During the third quarter, the cost of sales, as a percentage of revenues, increased 270 basis points (bps) year over year to 25.2%. The increase was primarily driven by commodity inflation and higher menu pricing. Labor expenses, as a percentage of total revenues, amounted to 37.4%, up 30 bps from the year-ago quarter’s levels.
Other operating costs, as a percentage of total revenues, came in at 27.7%, up 100 bps from the prior-year quarter’s levels. We expect total costs and expenses to increase 12.4% year over year in fourth-quarter 2022.
Some better-ranked stocks in the Zacks Retail – Restaurants industry are Wingstop Inc.
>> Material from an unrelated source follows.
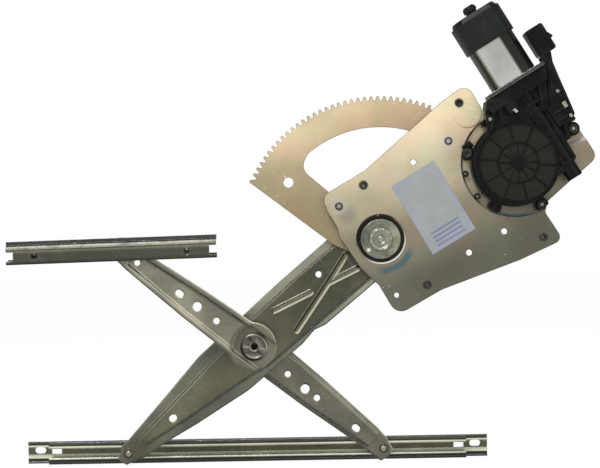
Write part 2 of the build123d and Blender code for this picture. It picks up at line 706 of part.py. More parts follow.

WING, Chuy's Holdings, Inc. CHUY and Chipotle Mexican Grill, Inc. CMG.
Wingstop sports a Zacks Rank #1 (Strong Buy). WING has a long-term earnings growth rate of 11%. Shares of WING have declined 6.1% in the past year. You can see the complete list of today’s Zacks #1 Rank stocks here.
The Zacks Consensus Estimate for Wingstop’s 2023 sales and EPS suggests growth of 18.1% and 16.4%, respectively, from the comparable year-ago period’s levels.
Chuy’s Holdings currently carries a Zacks Rank #2 (Buy). CHUY has a trailing four-quarter earnings surprise of 18.6%, on average. Shares of CHUY have decreased 1.7% in the past year.
The Zacks Consensus Estimate for Chuy’s Holdings’ 2023 sales and EPS suggests growth of 8.6% and 11.7%, respectively, from the corresponding year-ago period’s levels.
Chipotle currently carries a Zacks Rank #2. CMG has a trailing four-quarter earnings surprise of 4.1%, on average. The stock has declined 11.8% in the past year.
The Zacks Consensus Estimate for Chipotle’s 2022 sales and EPS suggests growth of 15.1% and 31%, respectively, from the corresponding year-ago period’s levels.